Pesto Seared Fillets

written by

Jessica Kruse

posted on

April 14, 2019

Balsamic Pesto Sauce

Puree together with an immersion blender or food processor the following ingredients:

1 handful fresh basil

1 handful fresh parsley

1/4 cup pine nuts

3 TBSP olive oil

3 TBSP balsamic vinegar (note: make sure to get a true Italian balsamic for this recipe. Most grocery store balsamic vinegar is artificial and poor quality. Specialty olive oil and balsamic vinegar stores are the best sources to purchase from….not to mention, fun to taste test from!.)

2 medium sized garlic cloves

Take 6 fillets and rub them in only half of the pesto sauce. Leave uncovered in refrigerator for up to two days to marinate.

When ready to sear steaks, add coconut oil into skillet and heat pan on medium-high heat until it’s sizzling. Sprinkle steaks with salt and pepper, then fry for about 1 minute or until it has a beautiful golden brown color.
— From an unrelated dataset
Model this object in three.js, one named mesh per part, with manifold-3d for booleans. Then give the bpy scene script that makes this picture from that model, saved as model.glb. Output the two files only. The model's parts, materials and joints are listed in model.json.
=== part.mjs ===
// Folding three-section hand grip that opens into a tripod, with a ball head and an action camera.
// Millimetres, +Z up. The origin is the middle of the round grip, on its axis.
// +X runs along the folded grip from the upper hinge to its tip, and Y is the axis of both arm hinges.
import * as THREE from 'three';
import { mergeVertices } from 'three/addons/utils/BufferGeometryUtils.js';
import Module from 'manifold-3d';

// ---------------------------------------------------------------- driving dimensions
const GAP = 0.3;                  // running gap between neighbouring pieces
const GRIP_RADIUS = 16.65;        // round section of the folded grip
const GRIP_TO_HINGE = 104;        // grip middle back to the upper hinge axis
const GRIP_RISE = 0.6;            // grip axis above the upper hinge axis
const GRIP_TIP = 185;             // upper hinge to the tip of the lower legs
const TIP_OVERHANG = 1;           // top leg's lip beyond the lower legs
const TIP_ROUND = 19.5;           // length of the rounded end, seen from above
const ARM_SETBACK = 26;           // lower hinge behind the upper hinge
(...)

Flip it over and turn off the heat leaving the steaks on the hot burner, then cover the pan and let sit until the steak is done to your liking.

Tip: Make sure when the steaks are done to let them sit for about 2 minutes before cutting into them; this ensures to keep the juices inside your steak and stop them from running out onto your plate.
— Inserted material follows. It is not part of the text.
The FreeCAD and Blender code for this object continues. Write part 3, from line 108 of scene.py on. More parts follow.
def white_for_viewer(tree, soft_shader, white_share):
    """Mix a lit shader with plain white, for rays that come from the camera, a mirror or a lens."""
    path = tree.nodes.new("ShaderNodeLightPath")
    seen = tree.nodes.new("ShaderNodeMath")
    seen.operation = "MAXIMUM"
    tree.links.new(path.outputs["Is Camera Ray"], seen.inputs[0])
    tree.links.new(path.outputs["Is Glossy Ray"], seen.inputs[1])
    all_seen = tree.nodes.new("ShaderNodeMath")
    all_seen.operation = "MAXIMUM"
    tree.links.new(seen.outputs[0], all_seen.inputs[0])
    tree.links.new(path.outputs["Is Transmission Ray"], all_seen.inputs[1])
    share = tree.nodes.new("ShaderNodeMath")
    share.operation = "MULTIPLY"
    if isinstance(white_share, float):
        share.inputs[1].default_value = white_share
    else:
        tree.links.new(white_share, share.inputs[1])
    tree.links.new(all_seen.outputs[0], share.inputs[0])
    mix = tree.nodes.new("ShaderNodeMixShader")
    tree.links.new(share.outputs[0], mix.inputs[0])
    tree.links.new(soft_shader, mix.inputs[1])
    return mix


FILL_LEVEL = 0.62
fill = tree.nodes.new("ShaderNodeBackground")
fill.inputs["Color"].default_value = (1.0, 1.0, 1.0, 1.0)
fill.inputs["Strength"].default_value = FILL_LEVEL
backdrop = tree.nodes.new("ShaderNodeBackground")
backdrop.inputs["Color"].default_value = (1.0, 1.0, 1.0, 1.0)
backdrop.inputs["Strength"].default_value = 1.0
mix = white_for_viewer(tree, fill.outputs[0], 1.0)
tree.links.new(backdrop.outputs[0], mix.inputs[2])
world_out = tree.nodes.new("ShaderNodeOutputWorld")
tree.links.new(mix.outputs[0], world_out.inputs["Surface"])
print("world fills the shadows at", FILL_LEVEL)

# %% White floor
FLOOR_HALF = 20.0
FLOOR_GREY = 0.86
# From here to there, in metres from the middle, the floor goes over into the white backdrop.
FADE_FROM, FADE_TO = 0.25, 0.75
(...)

Top with remaining pesto and serve with your favorite side dish!

This is the kind of recipe that doesn’t take very long to prepare; other than planning ahead for the marinating time, and gives an extra pop of flavor; worthy of knocking your socks off! You can use whatever cut of steak you prefer, however I would say that fillets and ribeye's are definitely the best two choices!